**EXERCISE GOAL:**
Each line that holds the word "scene" is to be identified and copied.

**DATA LINES:**
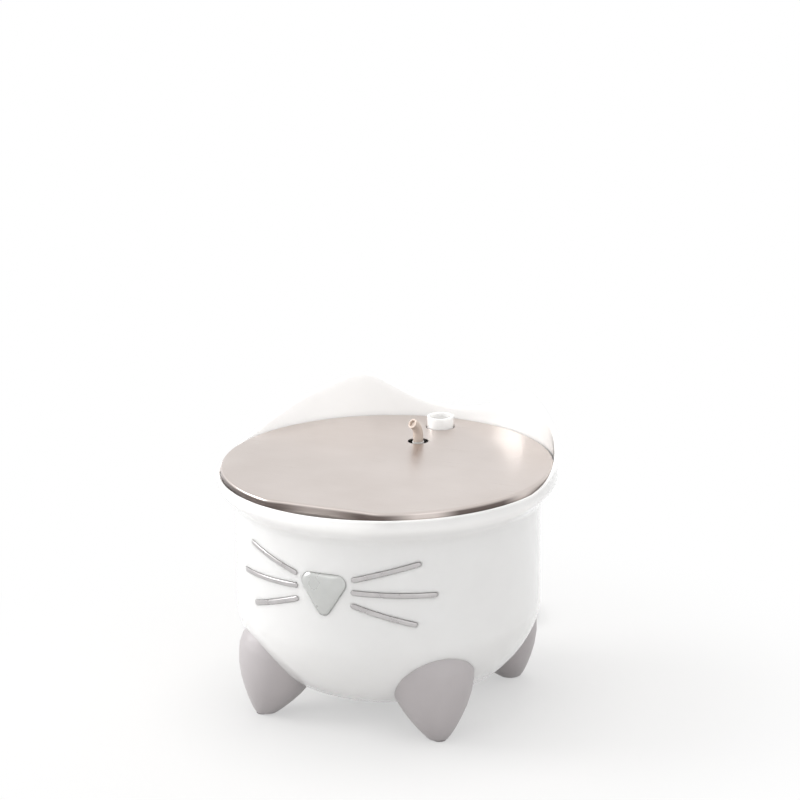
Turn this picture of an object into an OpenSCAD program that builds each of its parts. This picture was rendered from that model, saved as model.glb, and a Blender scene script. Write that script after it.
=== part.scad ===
// Pet water fountain: a round water bowl with a raised rim shaped as two ears at the back, four
// feet, a nose and whiskers. A cover with a filter tray hangs inside the rim, a steel plate lies
// on the cover, and a pump pushes water up a riser to a small swivelling spout.
// +Y is the back (the ears), -Y the face. The origin is on the floor under the middle of the bowl.

/* [Bowl] */
// Radius of the bowl's straight wall
bowl_r = 104; // [103:0.5:105]
// Radius of the flared rim
rim_r = 115.5; // [115:0.5:117]
// Height of the front rim
rim_z = 163.4; // [162:0.2:165]
// Thickness of the bowl's wall
wall = 2.5; // [2:0.1:2.8]
// Height where the rounded bottom starts
round_z = 70; // [66:1:76]
// Height of the underside above the floor
base_z = 10; // [8:0.5:11]
// Height of an ear's tip above the front rim
ear_h = 35.5; // [28:0.5:40]
// Height of the rim between the ears, above the front rim
valley_h = 12; // [8:0.5:16]

/* [Feet and face] */
// Half the width of a foot at its widest
foot_w = 29; // [25:1:32]
// Height of a foot
foot_h = 62.5; // [58:0.5:64]
// Half the width of the nose
nose_w = 15.8; // [13:0.2:17]
// Width of a whisker
whisker_w = 3.2; // [2.4:0.2:4]

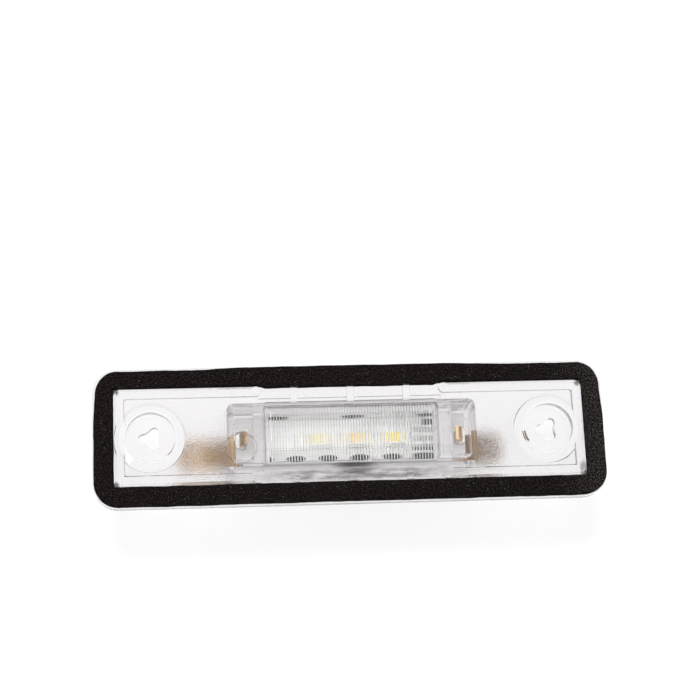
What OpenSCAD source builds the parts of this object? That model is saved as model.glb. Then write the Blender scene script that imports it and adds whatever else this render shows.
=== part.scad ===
// Number plate lamp: a clear moulded carrier with a fluted window, a foam gasket and a sealed board of three
// light emitting diodes, fed by two flat blade terminals.
// Millimetres. The lamp stands on its rear cover, the lit side faces +Z and its length runs along X.

/* [Overall] */
// Height from the rear cover to the gasket's sealing face
depth = 20; // [18.5:0.1:26]
// Film of air between the clear mouldings and what sits on them
seam = 0.03; // [0.01:0.01:0.08]

/* [Flange] */
// Length of the clear flange
flange_l = 105.6; // [102:0.1:114]
// Width of the clear flange
flange_h = 28.9; // [27:0.1:34]
// Corner radius of the flange
flange_r = 5.3; // [3:0.1:8]
// Thickness of the flange under the gasket
flange_t = 1.7; // [1.2:0.1:2.4]
// How far the bare face of the plate lies below the sealing face
floor_drop = 1.0; // [0.6:0.1:1.4]

/* [Gasket] */
// Thickness of the foam
gasket_t = 1.5; // [1.2:0.1:3]
// Width of the foam band
gasket_band = 4.05; // [3:0.05:4.6]
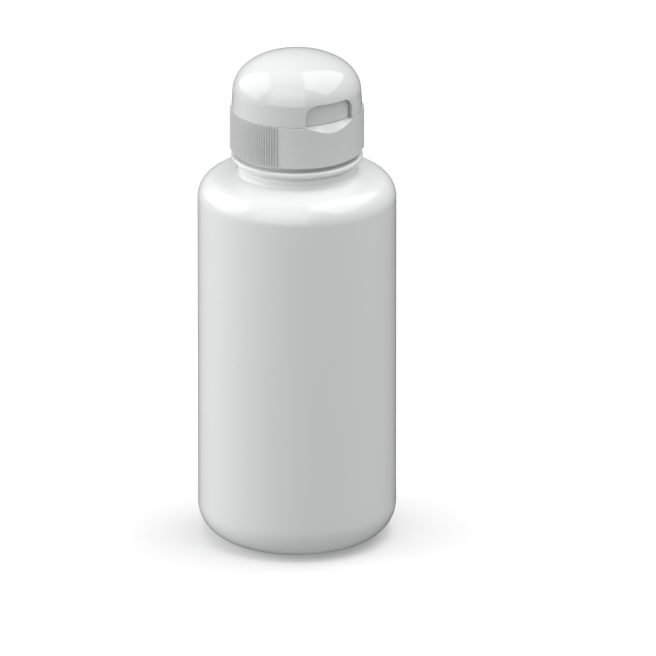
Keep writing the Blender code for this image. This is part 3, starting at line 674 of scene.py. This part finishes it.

**SOLVED EXERCISE:**
Turn this picture of an object into an OpenSCAD program that builds each of its parts. This picture was rendered from that model, saved as model.glb, and a Blender scene script. Write that script after it.
What OpenSCAD source builds the parts of this object? That model is saved as model.glb. Then write the Blender scene script that imports it and adds whatever else this render shows.
Keep writing the Blender code for this image. This is part 3, starting at line 674 of scene.py. This part finishes it.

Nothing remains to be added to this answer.